In Commonwealth v. Lent, 46 Mass. App. Ct. at 709 n.2, the indictment provided that the defendant "did, without lawful authority, forcibly or secretly confine or imprison . . . [the victim] within this Commonwealth against her will, with intent either to cause her to be secretly confined or imprisoned in this Commonwealth against her will or in any way held to service against her will" (emphasis supplied).
[Note 4] Although § 121 was amended by St. 1998, c. 180, § 8, and St. 1999, c. 1, § 1, the limitation remains. As amended, § 121 succinctly provides, as here pertinent: "The provisions of section 122 to 129D, inclusive, and sections 131, 131A, 131B and 131E shall not apply to: (A) any firearm, rifle or shotgun manufactured in or prior to the year 1899 . . . ."

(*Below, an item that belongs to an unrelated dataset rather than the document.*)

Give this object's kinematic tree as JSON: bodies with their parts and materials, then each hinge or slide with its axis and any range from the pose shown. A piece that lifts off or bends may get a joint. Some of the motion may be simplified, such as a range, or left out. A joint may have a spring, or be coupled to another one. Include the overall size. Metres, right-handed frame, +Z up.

[Note 5] In response to an inquiry from the Commissioner of Public Safety regarding the applicability of numerous firearm statutes to nonresidents coming into the Commonwealth with antique weapons for purposes of participating in various bicentennial celebrations, the Attorney General opined:
"[General Laws] c. 140, § 121 exempts certain weapons [hereinafter antique weapons] from regulation under G. L. c. 140, §§ 122-129D and §§ 131A, 131B, 131E, if they were manufactured before 1899 or are replicas of weapons manufactured prior to 1899 and if they meet the other specific requirements in section 121(A) or (B). The exemption allows antique firearms, rifles, or shotguns to be kept at home or in one's place of business without any special permit, license or card being required. However, this exemption for purposes of possession or ownership of a firearm, shotgun or rifle does not satisfy the provisions of G. L. c. 269, § 10(a), which regulates the carrying of firearms, shotguns, rifles and . . . antique weapons . . . . Thus, G. L. c. 140, § 121(A) or (B) does not exempt antique weapons from all gun control regulation." (Emphasis in original.)